● What the task requires: Every line of the material is to be repeated exactly as it stands.

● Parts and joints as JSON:
.....

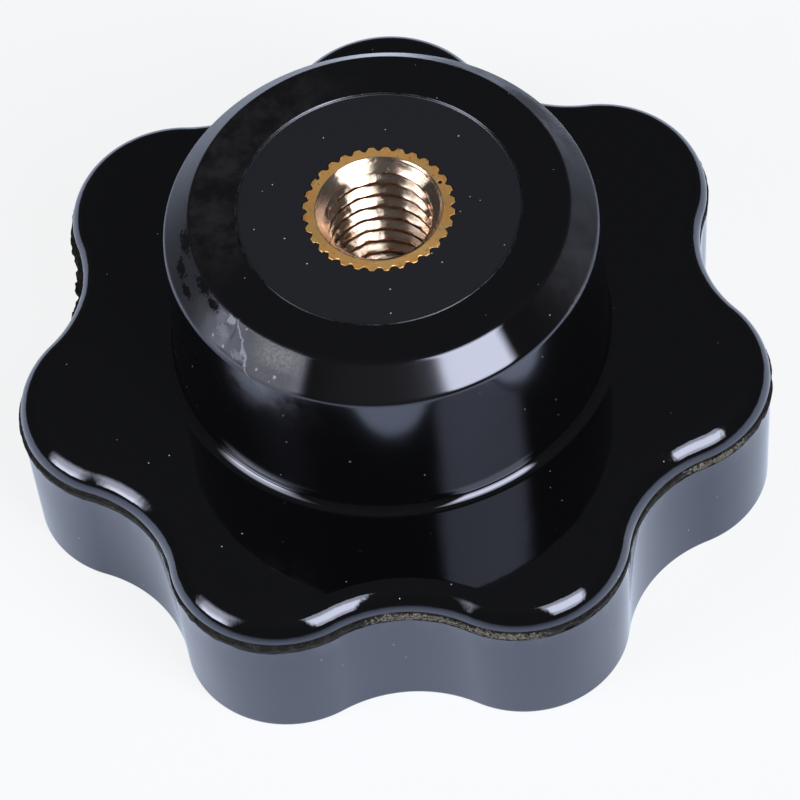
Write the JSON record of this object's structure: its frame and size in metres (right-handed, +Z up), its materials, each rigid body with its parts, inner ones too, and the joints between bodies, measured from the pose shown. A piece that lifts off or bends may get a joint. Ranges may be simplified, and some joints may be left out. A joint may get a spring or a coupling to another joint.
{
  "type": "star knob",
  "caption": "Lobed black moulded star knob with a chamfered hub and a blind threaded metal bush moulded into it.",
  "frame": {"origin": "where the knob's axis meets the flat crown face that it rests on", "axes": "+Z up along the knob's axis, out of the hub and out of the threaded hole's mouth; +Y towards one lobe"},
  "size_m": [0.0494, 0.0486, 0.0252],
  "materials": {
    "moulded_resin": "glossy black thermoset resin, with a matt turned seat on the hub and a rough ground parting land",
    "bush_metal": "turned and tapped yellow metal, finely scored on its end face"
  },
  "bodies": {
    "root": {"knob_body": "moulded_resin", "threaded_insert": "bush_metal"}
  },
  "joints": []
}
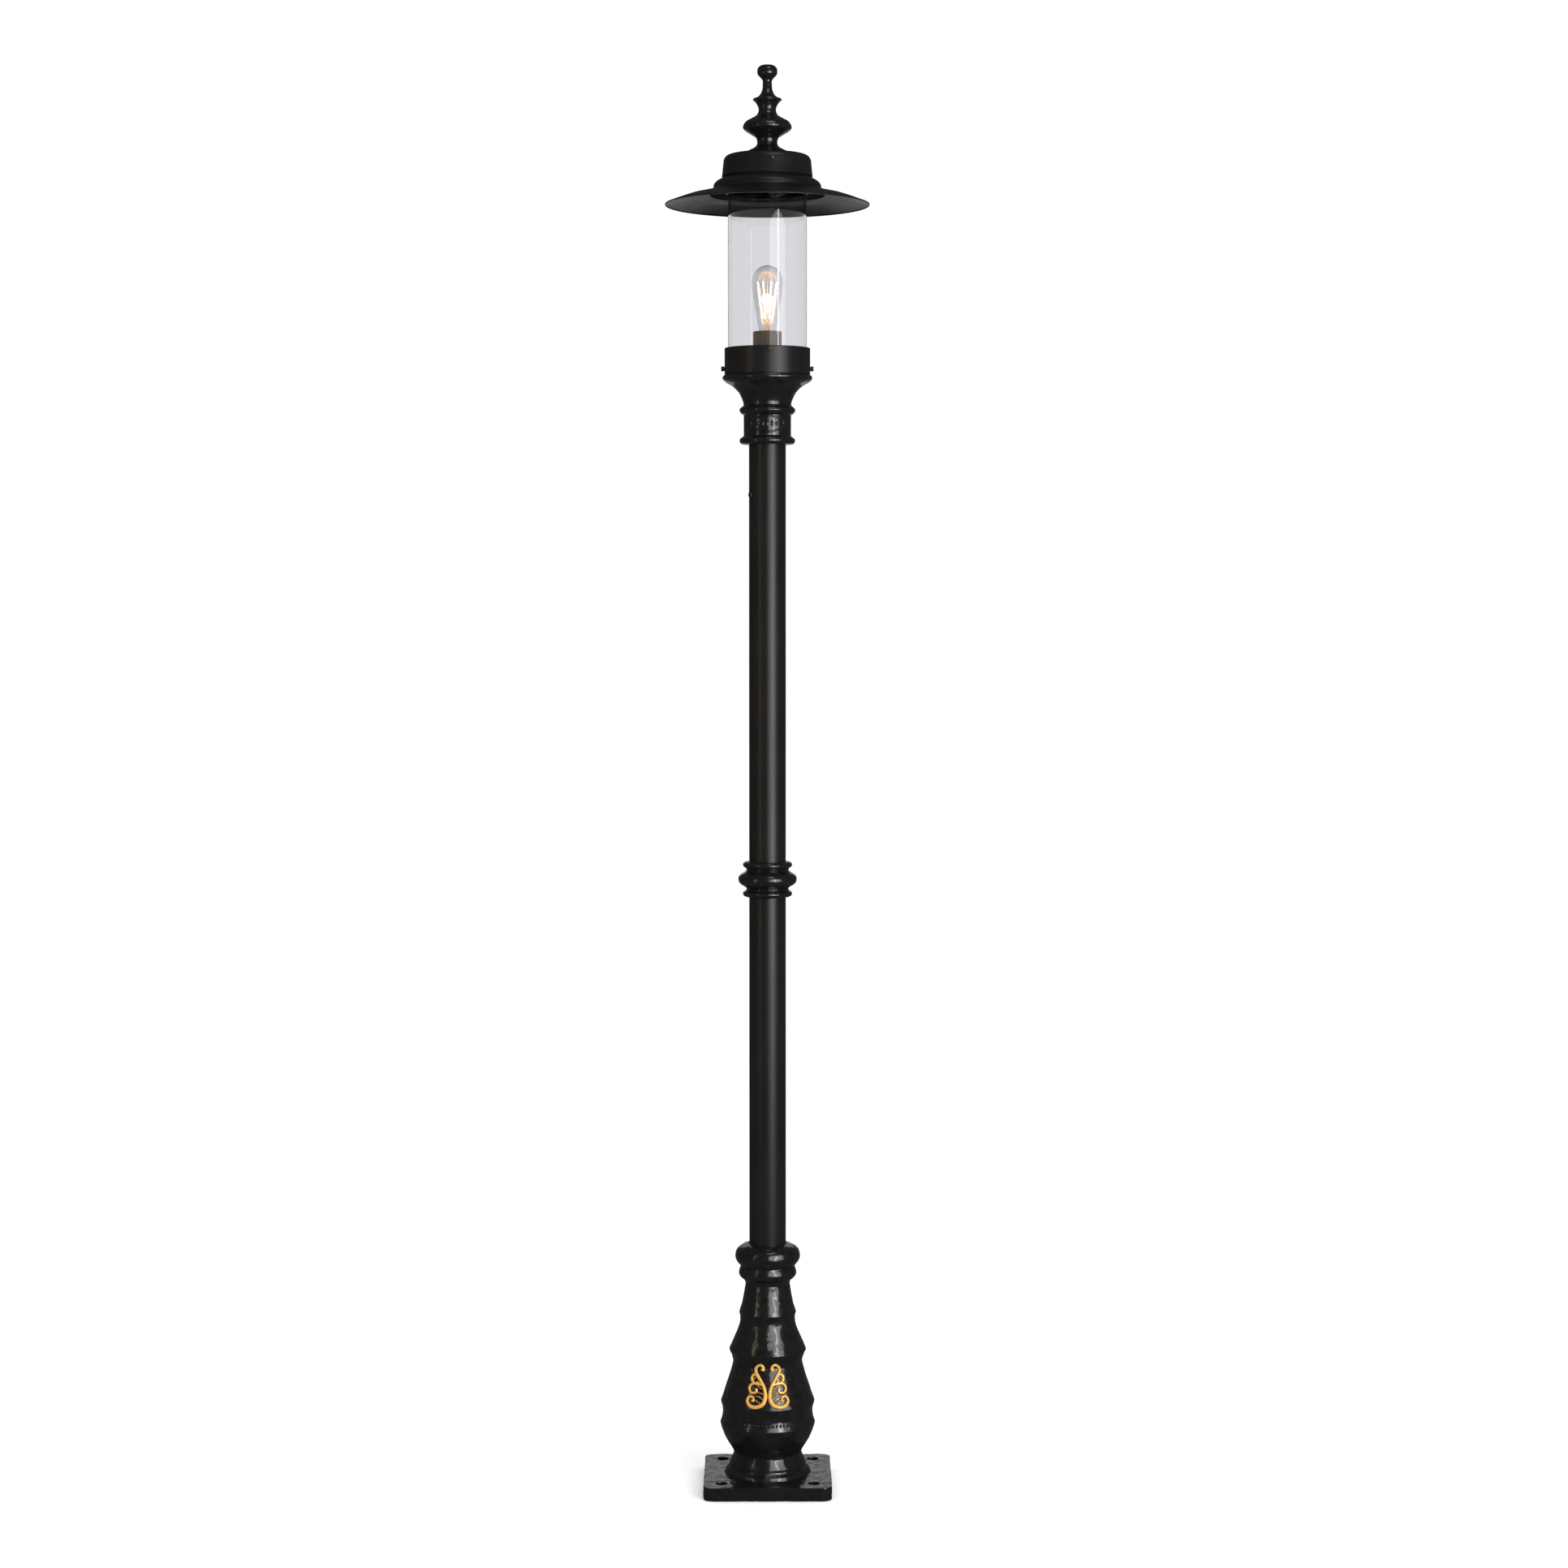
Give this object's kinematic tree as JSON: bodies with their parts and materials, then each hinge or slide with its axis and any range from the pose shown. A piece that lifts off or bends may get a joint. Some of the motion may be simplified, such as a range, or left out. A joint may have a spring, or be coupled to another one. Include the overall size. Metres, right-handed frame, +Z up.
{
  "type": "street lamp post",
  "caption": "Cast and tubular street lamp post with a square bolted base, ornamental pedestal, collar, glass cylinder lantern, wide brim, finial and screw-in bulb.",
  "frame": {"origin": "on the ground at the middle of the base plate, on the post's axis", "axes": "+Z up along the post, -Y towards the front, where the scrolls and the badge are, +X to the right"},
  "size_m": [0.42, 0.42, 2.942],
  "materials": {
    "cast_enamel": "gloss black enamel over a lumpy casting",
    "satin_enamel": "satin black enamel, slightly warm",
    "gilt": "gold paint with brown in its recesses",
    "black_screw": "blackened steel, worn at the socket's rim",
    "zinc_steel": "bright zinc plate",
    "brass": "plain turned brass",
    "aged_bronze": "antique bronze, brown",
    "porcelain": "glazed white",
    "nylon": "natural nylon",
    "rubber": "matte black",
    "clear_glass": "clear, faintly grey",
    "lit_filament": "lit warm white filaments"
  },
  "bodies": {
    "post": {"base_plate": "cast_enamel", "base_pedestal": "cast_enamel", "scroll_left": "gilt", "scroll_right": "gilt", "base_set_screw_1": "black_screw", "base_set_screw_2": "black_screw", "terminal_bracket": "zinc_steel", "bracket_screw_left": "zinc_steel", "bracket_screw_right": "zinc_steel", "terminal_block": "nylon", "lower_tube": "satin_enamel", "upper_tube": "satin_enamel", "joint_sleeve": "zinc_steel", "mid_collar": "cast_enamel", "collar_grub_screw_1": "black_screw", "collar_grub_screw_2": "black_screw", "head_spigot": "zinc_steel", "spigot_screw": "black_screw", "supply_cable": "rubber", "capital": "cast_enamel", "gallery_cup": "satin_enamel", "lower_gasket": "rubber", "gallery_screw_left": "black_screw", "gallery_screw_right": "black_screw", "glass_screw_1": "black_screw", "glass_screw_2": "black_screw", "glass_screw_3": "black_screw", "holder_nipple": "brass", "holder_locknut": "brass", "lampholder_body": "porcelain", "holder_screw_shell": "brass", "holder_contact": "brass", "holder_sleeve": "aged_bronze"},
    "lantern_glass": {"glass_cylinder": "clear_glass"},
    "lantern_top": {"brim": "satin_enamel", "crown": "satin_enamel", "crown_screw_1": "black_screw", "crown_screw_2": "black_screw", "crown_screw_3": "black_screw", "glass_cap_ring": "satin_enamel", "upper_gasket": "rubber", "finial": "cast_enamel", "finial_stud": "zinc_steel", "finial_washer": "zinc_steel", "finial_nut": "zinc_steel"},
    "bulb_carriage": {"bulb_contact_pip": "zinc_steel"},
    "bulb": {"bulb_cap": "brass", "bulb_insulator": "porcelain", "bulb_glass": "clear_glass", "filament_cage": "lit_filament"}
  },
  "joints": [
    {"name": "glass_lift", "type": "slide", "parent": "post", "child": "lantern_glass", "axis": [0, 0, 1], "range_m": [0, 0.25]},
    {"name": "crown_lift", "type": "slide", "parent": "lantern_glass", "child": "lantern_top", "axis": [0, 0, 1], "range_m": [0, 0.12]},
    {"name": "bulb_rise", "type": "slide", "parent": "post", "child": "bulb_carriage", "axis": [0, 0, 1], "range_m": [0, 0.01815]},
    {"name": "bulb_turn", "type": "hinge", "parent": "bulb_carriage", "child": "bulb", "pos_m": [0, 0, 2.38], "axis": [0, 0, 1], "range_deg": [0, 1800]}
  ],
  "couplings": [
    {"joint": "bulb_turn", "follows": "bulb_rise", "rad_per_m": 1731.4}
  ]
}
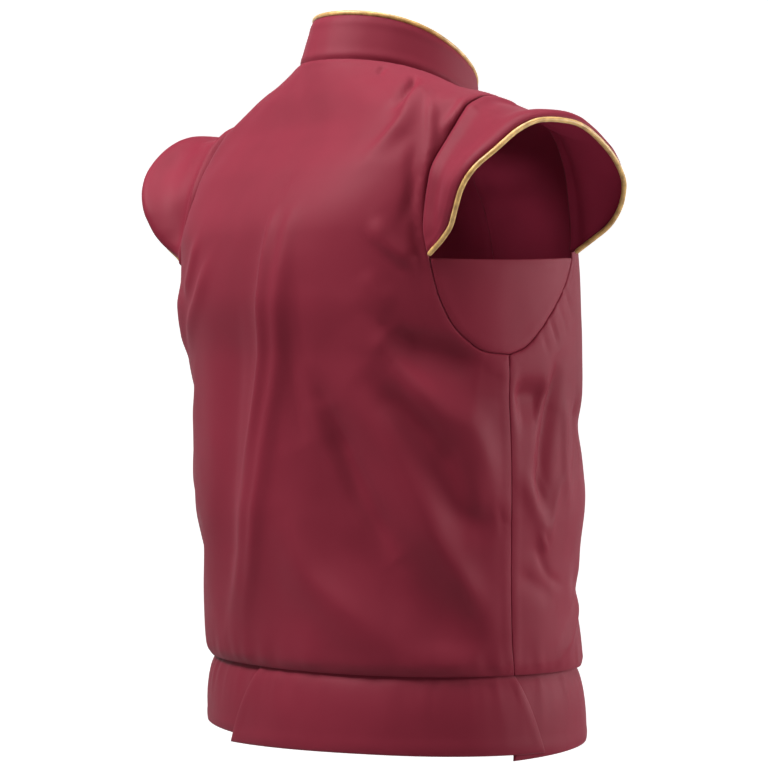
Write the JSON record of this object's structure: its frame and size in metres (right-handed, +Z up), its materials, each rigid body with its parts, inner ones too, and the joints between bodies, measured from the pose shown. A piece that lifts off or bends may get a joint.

.....

● Correct answer:
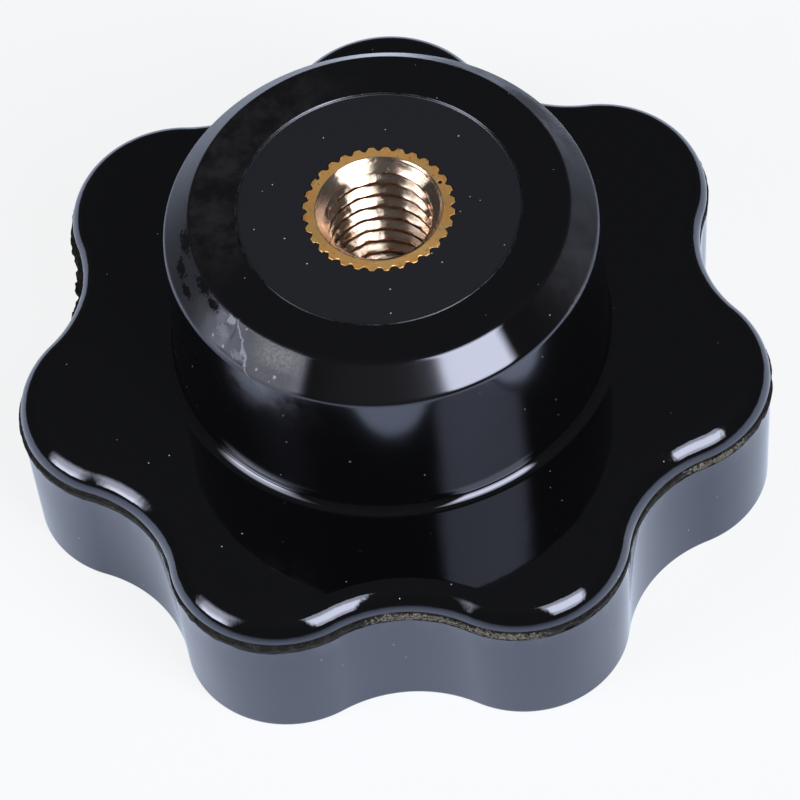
Write the JSON record of this object's structure: its frame and size in metres (right-handed, +Z up), its materials, each rigid body with its parts, inner ones too, and the joints between bodies, measured from the pose shown. A piece that lifts off or bends may get a joint. Ranges may be simplified, and some joints may be left out. A joint may get a spring or a coupling to another joint.
{
  "type": "star knob",
  "caption": "Lobed black moulded star knob with a chamfered hub and a blind threaded metal bush moulded into it.",
  "frame": {"origin": "where the knob's axis meets the flat crown face that it rests on", "axes": "+Z up along the knob's axis, out of the hub and out of the threaded hole's mouth; +Y towards one lobe"},
  "size_m": [0.0494, 0.0486, 0.0252],
  "materials": {
    "moulded_resin": "glossy black thermoset resin, with a matt turned seat on the hub and a rough ground parting land",
    "bush_metal": "turned and tapped yellow metal, finely scored on its end face"
  },
  "bodies": {
    "root": {"knob_body": "moulded_resin", "threaded_insert": "bush_metal"}
  },
  "joints": []
}
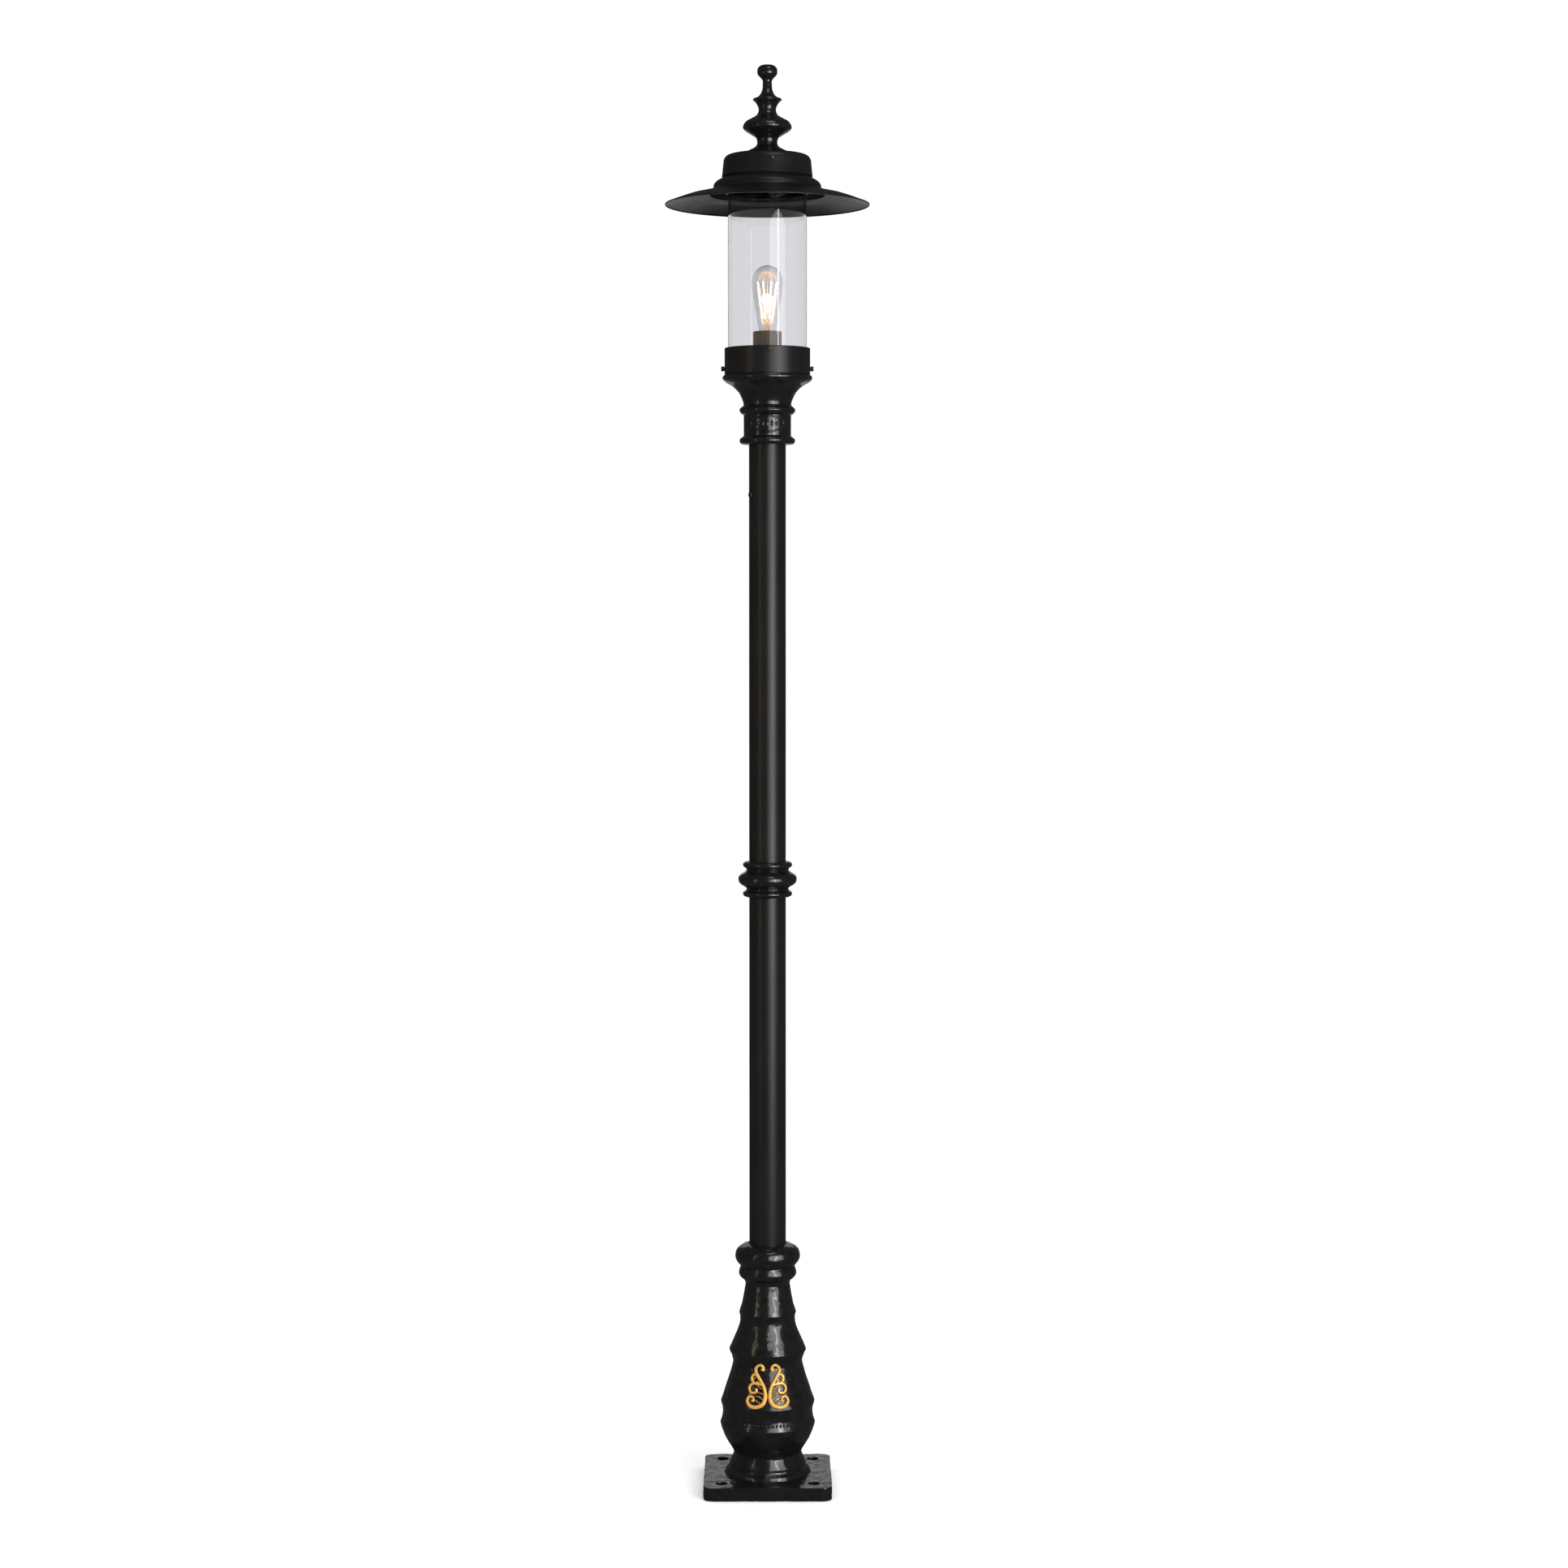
Give this object's kinematic tree as JSON: bodies with their parts and materials, then each hinge or slide with its axis and any range from the pose shown. A piece that lifts off or bends may get a joint. Some of the motion may be simplified, such as a range, or left out. A joint may have a spring, or be coupled to another one. Include the overall size. Metres, right-handed frame, +Z up.
{
  "type": "street lamp post",
  "caption": "Cast and tubular street lamp post with a square bolted base, ornamental pedestal, collar, glass cylinder lantern, wide brim, finial and screw-in bulb.",
  "frame": {"origin": "on the ground at the middle of the base plate, on the post's axis", "axes": "+Z up along the post, -Y towards the front, where the scrolls and the badge are, +X to the right"},
  "size_m": [0.42, 0.42, 2.942],
  "materials": {
    "cast_enamel": "gloss black enamel over a lumpy casting",
    "satin_enamel": "satin black enamel, slightly warm",
    "gilt": "gold paint with brown in its recesses",
    "black_screw": "blackened steel, worn at the socket's rim",
    "zinc_steel": "bright zinc plate",
    "brass": "plain turned brass",
    "aged_bronze": "antique bronze, brown",
    "porcelain": "glazed white",
    "nylon": "natural nylon",
    "rubber": "matte black",
    "clear_glass": "clear, faintly grey",
    "lit_filament": "lit warm white filaments"
  },
  "bodies": {
    "post": {"base_plate": "cast_enamel", "base_pedestal": "cast_enamel", "scroll_left": "gilt", "scroll_right": "gilt", "base_set_screw_1": "black_screw", "base_set_screw_2": "black_screw", "terminal_bracket": "zinc_steel", "bracket_screw_left": "zinc_steel", "bracket_screw_right": "zinc_steel", "terminal_block": "nylon", "lower_tube": "satin_enamel", "upper_tube": "satin_enamel", "joint_sleeve": "zinc_steel", "mid_collar": "cast_enamel", "collar_grub_screw_1": "black_screw", "collar_grub_screw_2": "black_screw", "head_spigot": "zinc_steel", "spigot_screw": "black_screw", "supply_cable": "rubber", "capital": "cast_enamel", "gallery_cup": "satin_enamel", "lower_gasket": "rubber", "gallery_screw_left": "black_screw", "gallery_screw_right": "black_screw", "glass_screw_1": "black_screw", "glass_screw_2": "black_screw", "glass_screw_3": "black_screw", "holder_nipple": "brass", "holder_locknut": "brass", "lampholder_body": "porcelain", "holder_screw_shell": "brass", "holder_contact": "brass", "holder_sleeve": "aged_bronze"},
    "lantern_glass": {"glass_cylinder": "clear_glass"},
    "lantern_top": {"brim": "satin_enamel", "crown": "satin_enamel", "crown_screw_1": "black_screw", "crown_screw_2": "black_screw", "crown_screw_3": "black_screw", "glass_cap_ring": "satin_enamel", "upper_gasket": "rubber", "finial": "cast_enamel", "finial_stud": "zinc_steel", "finial_washer": "zinc_steel", "finial_nut": "zinc_steel"},
    "bulb_carriage": {"bulb_contact_pip": "zinc_steel"},
    "bulb": {"bulb_cap": "brass", "bulb_insulator": "porcelain", "bulb_glass": "clear_glass", "filament_cage": "lit_filament"}
  },
  "joints": [
    {"name": "glass_lift", "type": "slide", "parent": "post", "child": "lantern_glass", "axis": [0, 0, 1], "range_m": [0, 0.25]},
    {"name": "crown_lift", "type": "slide", "parent": "lantern_glass", "child": "lantern_top", "axis": [0, 0, 1], "range_m": [0, 0.12]},
    {"name": "bulb_rise", "type": "slide", "parent": "post", "child": "bulb_carriage", "axis": [0, 0, 1], "range_m": [0, 0.01815]},
    {"name": "bulb_turn", "type": "hinge", "parent": "bulb_carriage", "child": "bulb", "pos_m": [0, 0, 2.38], "axis": [0, 0, 1], "range_deg": [0, 1800]}
  ],
  "couplings": [
    {"joint": "bulb_turn", "follows": "bulb_rise", "rad_per_m": 1731.4}
  ]
}
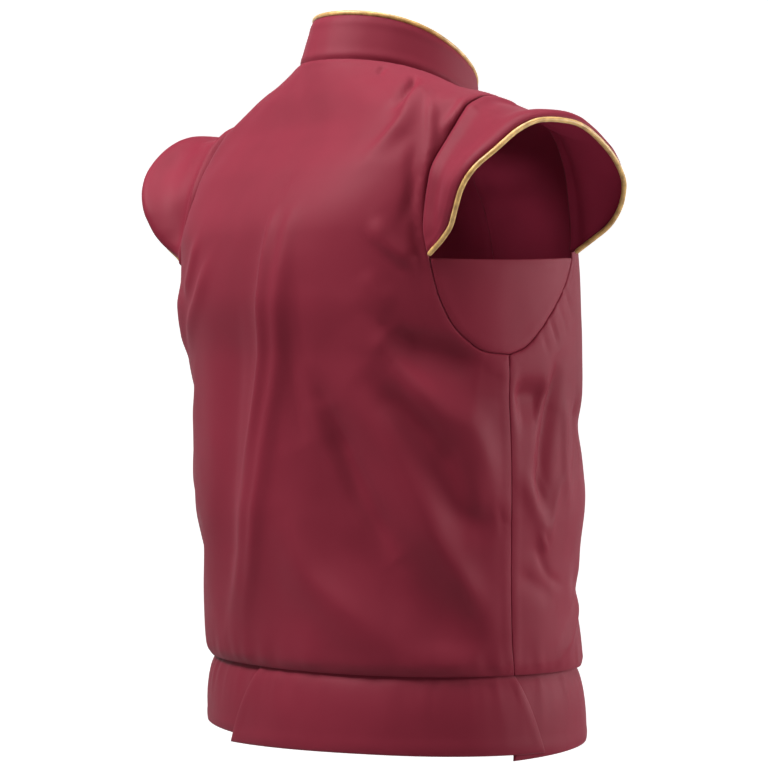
Write the JSON record of this object's structure: its frame and size in metres (right-handed, +Z up), its materials, each rigid body with its parts, inner ones too, and the joints between bodies, measured from the pose shown. A piece that lifts off or bends may get a joint.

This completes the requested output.